Todo es avasallamiento: papel, palabras, lectura, reflexión…; identidad en juego. ¿Cómo ser uno mismo después de haber sido arrollado por una estampida así? Máquina-letra que embiste y derrumba cualquier seguridad monolítica. En este sentido todo puede suceder, la realidad está abierta: el texto se extiende hasta el final de nuestras intenciones y posibilidades.
Abrir y cerrar de puertas en llanos de papel no-inescrutable, desde cualquier seguridad fáctica con la que se pudiera afirmar o negar la realidad del texto. ¿Hasta dónde su veracidad como intención discursiva? ¿Hasta qué punto la realidad que crece? Ni siquiera los umbrales prohibidos del Paraíso pueden detener el ímpetu de los bisontes cuando corren por las praderas de la página. Cada pata en movimiento es una realidad que hoya la no-digresión.

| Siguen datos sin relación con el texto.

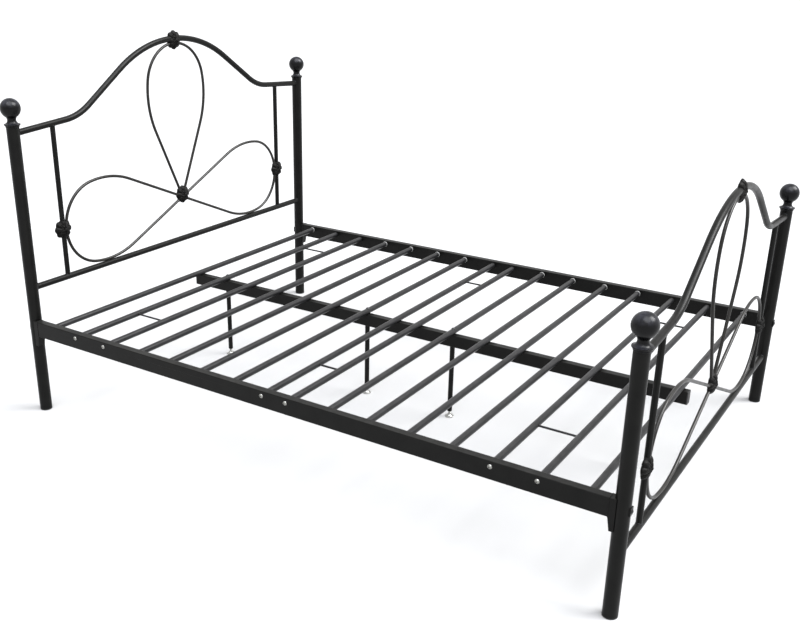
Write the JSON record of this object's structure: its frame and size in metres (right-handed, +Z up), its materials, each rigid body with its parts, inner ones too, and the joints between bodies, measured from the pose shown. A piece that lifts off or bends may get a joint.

Sendero que bifurca la unidireccionalidad del movimiento, recreando nuevas rutas que conducen hasta la sustancia del escrito. De ello se colige que la sustancia escrituraria es germen en la lectura: porque no hay univocidad metafísica que logre borrar las huellas como intención (poiesis in situ) tanto escrituraria como lectora.
Lo que queda —en todo caso— es un rastro abierto que configura el destino del lector. Aquí una palabra, seguida de una fila interminable de ideas vestidas (escritura de barro no cocido). Allá un espacio, que puede significar un rostro hecho de palabras —inclusive— sin matices.
Moldes siempre huecos, suspendidos; líneas gramaticales con las que se crean y recrean semanticidades inhiestas. Formando instantes infinitos con los que recrear textos y contextos para los búfalos en estampida.
En suma: abrir y cerrar de palabras escritas. Caída que provoca la necesidad de estar yerto, rezumando un aliento lleno de polvo cósmico; palabras para el papel, donde también dejamos nuestras huellas de intención-lectora.